The design of powerful in vitro cell culture platforms employed in the precision medicine field can contribute to predict patient’s response to cancer treatment [1]. Polymeric electrospun nanofibers manufactured in a controlled manner possess a dual ability to support in vitro cell growth by mimicking the extracellular matrix (ECM)  and to control drug release [2]. For this purpose, we established an electrospinning method to produce biocompatible blended polyvinyl-alcohol (PVA)/ gum arabic (GA) ECM-like nanofibers for in vitro cell cultures capable of delivering nanocomposites for biomedical application [3]. After the development and the characterization of the PVA/GA ECM-like nanofibers, heat treatment was used to crosslink the nanofibers and biocompatibility was evaluated, demonstrating the ability of the developed platform to provide a cell culture-friendly environment.

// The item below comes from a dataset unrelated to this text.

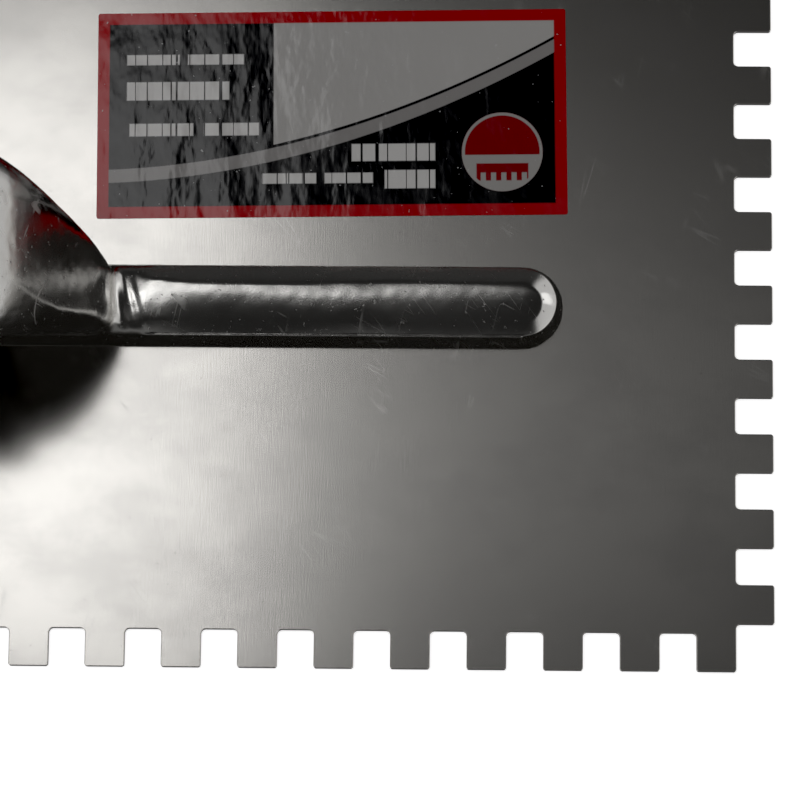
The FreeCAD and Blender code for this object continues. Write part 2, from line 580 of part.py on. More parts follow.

As GA-gold nanoparticles (GA-AuNPs) in non-cytotoxic concentrations can reduce invasion and colony formation of metastatic melanoma cells [4], the crosslinked nanofibers were functionalized with GA-AuNPs and its cellular delivery was evaluated. GA-AuNPs were efficiently adsorbed onto the PVA/GA nanofibers surface and the system effectively delivered the nanocomposites to metastatic melanoma cells. In addition, we produced biocompatible nanofibers of polycaprolactone loaded with iron magnetic nanoparticles as heat mediators to introduce a multi-therapeutic approach based on the combination of the magnetic hyperthermia with the chemotherapeutic effects of doxorubicin [5]. The drug-free magnetic fibers showed high biocompatibility when used as substrates for growing fibroblast cells with no adverse effects on cell adhesion and viability in absence of magnetic hyperthermia exposure. On the contrary, the fibers containing both magnetic nanocubes and doxorubicin showed significant cytotoxic effects on cervical cancer cells following the exposure to magnetic hyperthermia. Notably, the magnetic hyperthermia field conditions are those of clinical use and the combination of heat damage by magnetic hyperthermia with enhanced diffusion of doxorubicin at therapeutic temperature are responsible for a more effective oncotherapy. The research leading to these results was supported from the European Research Council (ERC) under the European Union's Horizon 2020 research and innovation programme (grant agreement No 759959, ERC-StG “INTERCELLMED”).


1. Turetta M. et al, Curr. Med. Chem. 2018; 25,4616-4637;

2. Jin L et al, Macromol. Mater. Eng, 2017; 302, 1–9;

3. Serio F. et al, Int J Biol Macromol. 2021; 188:764-773;

4. Gonçalves P. et al, Eur J Pharm Biopharm 2020; 157:221-232;

5. Serio F. et al, J Colloid Interface Sci. 2022; 607 (Pt 1):34-44.